Primera
Lectura: del libro del Génesis 2: 18-24
Salmo
Responsorial, del salmo 127: Dichoso
el que teme al Señor.
Segunda
Lectura: de la carta a los Hebreos 2: 9-11
Aclamación: Si nos amamos los unos a los otros,
Dios permanece en nosotros y su amor ha llegado en nosotros a su plenitud.
Evangelio: Marcos
10: 2-16.
Considerar en serio lo que nos dice el Libro de Esther en
la antífona de entrada: “Todo depende de
tu voluntad, Señor, y nadie puede resistirse a ella”, desata en cadena un
caudal de consecuencias que se convierte en cascada, que nos anega gozosamente,
al reconocer: “Tú eres el Señor del
universo”.
Señor que cuida, que jamás
sojuzga, que indica, que despierta la conciencia de nuestra creaturidad y le indica
el camino. Señor que respeta su propia creación y de ella, primordialmente, la
libertad que ha dado a los seres humanos; pero que no permanece impasible ante
los desvíos de nuestras elecciones. Una y otra vez sale en nuestra búsqueda,
porque nos ama, porque somos corona de cuanto ha hecho y desea que esa corona
brille en todo su esplendor, que refleje su origen y meta, que se asemeje más y
más a la Comunidad Trinitaria en la íntima, profunda y constante comunicación,
en la entrega sin límites, en la comprensión hasta el sacrificio, en el mutuo
apoyo que supera toda posibilidad de división.
“No está bien que el hombre esté solo, hagámosle alguien como él que lo
acompañe”. Delicadeza y finura en la intuición, eficacia en la
acción, no algo secuencial en Él, sino explicación para nosotros. Dios no pasa
“del no saber” al “saber”, ya hemos captado que es “el Señor del universo”. Conocemos que la narración de Génesis no
está dentro de los libros históricos sino sapienciales. ¿Qué mensaje nos da a
conocer? La igualdad del hombre y la mujer, la misión conjunta, el poder
reconocer al propio “yo” al mirar a un “tú”, al aceptarlo en plenitud, al hacer
resonar todo el paraíso, el mundo entero, con el clamor del gozo de que haya
alguien que pueda pronunciar el nombre que me identifica y me erige en persona,
lo que ninguna de las creaturas había logrado. “Ésta sí es carne de mi carne y hueso de mis huesos”.Y la cascada
prosigue: “Por eso abandonará el hombre a
su padre y a su madre y se unirá a su mujer y serán los dos un solo ser”.

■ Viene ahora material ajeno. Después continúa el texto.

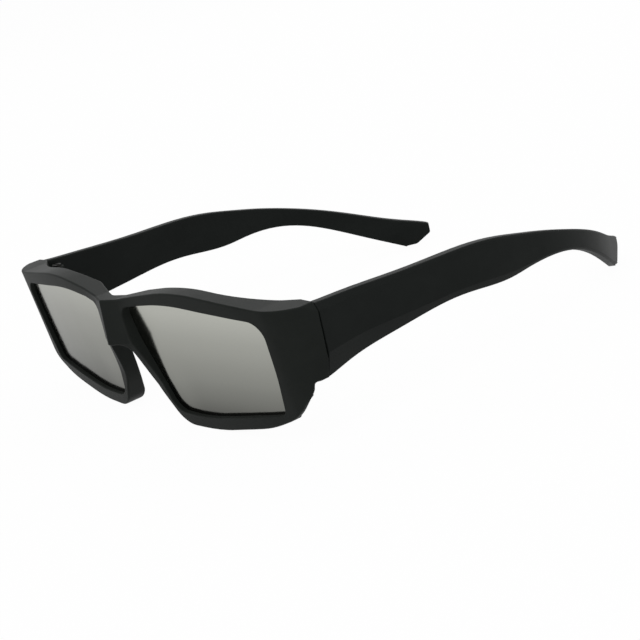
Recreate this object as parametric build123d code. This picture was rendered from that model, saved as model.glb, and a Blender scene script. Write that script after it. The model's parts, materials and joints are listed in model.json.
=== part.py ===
from build123d import *
import math
import os

# Wraparound safety viewing glasses with folding temples and silver reflecting filters.
# All sizes are in millimetres. X runs across the face, with +X at the wearer's left,
# Y runs back along the temples and Z runs up.
# The pieces are modelled with Y zero at the hinge seam and Z zero at the surface they
# stand on, and are moved along Y at the end so that the origin is below their middle.

# Front
HALF_WIDTH = 73.3
FRONT_HEIGHT = 40.3
FRONT_REACH = 16.6
CORNER_RADIUS = 13.0
CORNER_BEHIND = 1.9
FRONT_TILT_DEGREES = 7.0
REAR_REACH = 10.5
REAR_CORNER_WIDTH = 5.8
BRIDGE_PROUD = 5.3
BRIDGE_RELIEF = 4.4
CUT_OVERRUN = 4.0

# A long shallow arc keeps its run and its rise when the width or the height changes, so
# its radius follows the square of the width over the height.
BOW_SHARE = (HALF_WIDTH / FRONT_HEIGHT) ** 2

# Outline of the front seen from ahead, right half from the middle of the brow round to
# the top of the nose arch, as shares of HALF_WIDTH and FRONT_HEIGHT, with the share of
# FRONT_HEIGHT that rounds each corner.
OUTLINE_SHARES = (
    (0.068, 0.914, 0.20),
    (0.425, 1.016, 0.54 * BOW_SHARE),
    (0.846, 0.918, 0.23 * BOW_SHARE),
    (1.080, 0.902, 0.00),
    (1.080, 0.419, 0.00),
    (0.975, 0.413, 0.02),
    (0.862, 0.179, 0.35),
    (0.720, 0.084, 0.30 * BOW_SHARE),
    (0.420, 0.000, 0.66 * BOW_SHARE),
    (0.212, 0.000, 0.21),
    (0.108, 0.285, 0.60),
    (0.070, 0.595, 0.092),
)

# Outline of one lens opening in the front face, on the same shares.
OPENING_SHARES = (
    (0.087, 0.856, 0.075),
    (0.368, 0.916, 0.60 * BOW_SHARE),
    (0.849, 0.829, 0.12),
    (0.838, 0.471, 1.50),
    (0.812, 0.196, 0.06),
    (0.368, 0.086, 0.60 * BOW_SHARE),
    (0.192, 0.098, 0.13),
    (0.092, 0.640, 0.60),
)

# Corners of the space behind the front, as shares of HALF_WIDTH and REAR_REACH, with
# the share of FRONT_HEIGHT that rounds each.
REAR_SHARES = (
    (0.18, 1.00, 0.05),
    (0.37, 1.00, 1.70),
    (0.71, 0.75, 1.50),
)

# Rear edge of the rim and of the lobe outside it, below the temples, seen from the side
# as shares of FRONT_REACH and FRONT_HEIGHT, with the share of FRONT_HEIGHT that rounds
# each corner. The lobe starts at a share of HALF_WIDTH.
RIM_REAR_SHARES = (
    (-0.07, 0.419, 0.03),
    (-0.20, 0.240, 0.20),
    (-0.27, 0.090, 0.00),
)
LOBE_REAR_SHARES = (
    (-0.22, 0.419, 0.02),
    (-0.28, 0.260, 0.30),
    (-0.36, 0.070, 0.00),
)
LOBE_START_SHARE = 0.835

# Level sections of the bridge, which is ridged like a keel: height as a share of
# FRONT_HEIGHT, and how far the ridge and its shoulders stand out from the front's bow,
# as shares of BRIDGE_PROUD. Shoulders and feet lie at shares of HALF_WIDTH.
BRIDGE_SECTION_SHARES = (
    (1.00, 0.42, 0.10),
    (0.60, 1.00, 0.45),
    (0.25, 0.00, 0.00),
)
BRIDGE_SHOULDER_SHARE = 0.085
BRIDGE_FOOT_SHARE = 0.21

# Filters
LENS_RECESS = 1.4
FILM_THICKNESS = 0.3
PANEL_THICKNESS = 0.7
BEZEL_THICKNESS = 0.9
LENS_SEAT = 0.8
BEZEL_SEAT = 0.6
LENS_CLEARANCE = 0.05

# Bevels along the hinge seam, heights from the top and the bottom edge
UPPER_BEVEL_HEIGHT = 2.3
UPPER_BEVEL_DEPTH = 1.5
LOWER_BEVEL_HEIGHT = 7.4
LOWER_BEVEL_DEPTH = 2.2

# Temples
SEAM_GAP = 0.3
TEMPLE_LENGTH = 133.0
TEMPLE_ROOT_WALL = 4.2
TEMPLE_EDGE_ROUND = 0.6
INNER_BEVEL_SHARE = 0.1

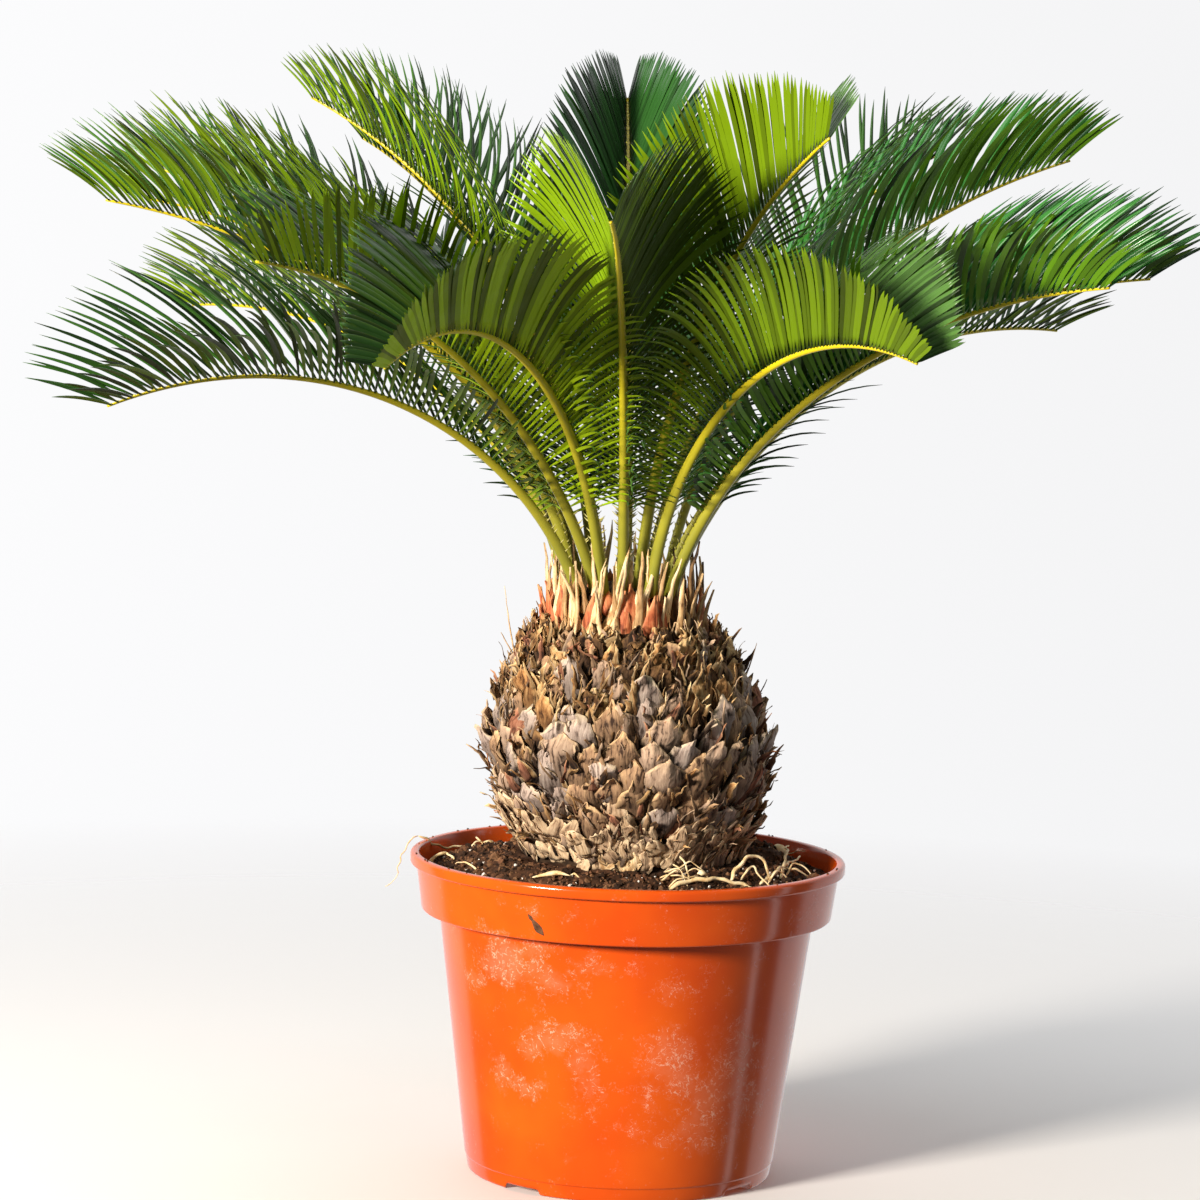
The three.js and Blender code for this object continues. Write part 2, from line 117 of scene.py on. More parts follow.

Tú eres mi tú entre todos los túes. La voluntad de Dios está expresada, y su
Palabra dura para siempre. ¿Por qué el mundo la ha olvidado y ansía senderos
caprichosos y egoístas y trata de convalidar su andar, no con razones, sino con
una emotividad desbordada que escoge como guía un ciego instinto que dejará su
corazón vacío e inquieto? ¡Cómo necesitamos, hombres y mujeres, reedificarnos a
la luz de la Palabra!
Amor, ¡qué fácil definirlo con los
ojos y la fe puestos en Él: “Dios es Amor”
y encontrar su realización en Jesucristo!, la cascada prosigue: la entrega
hasta la muerte, por los que ama, para que “redunde
en bien de todos”. Lo que cuenta es “el tú”, en todos los niveles: en el
matrimonio, en la amistad, en la familia, en la comunidad religiosa, en el
trabajo, en la acción apostólica.
Si el verdadero amor es el faro, “la dureza del corazón” se ablandará y
llegará al fondo de la promesa del mismo Jesús: “El que ama, permanece en Dios y Dios en él, y su amor llegará a la
plenitud”.
Jesús vuelve a ponernos frente a
la sencillez, la sonrisa transparente, la limpieza total de los niños; en ellos
no hay dureza, ni desconfianza, ni doblez, ni prejuicios. ¿Queremos llegar al
Reino? Escuchemos y vivamos lo que nos comunica La Palabra que da Vida.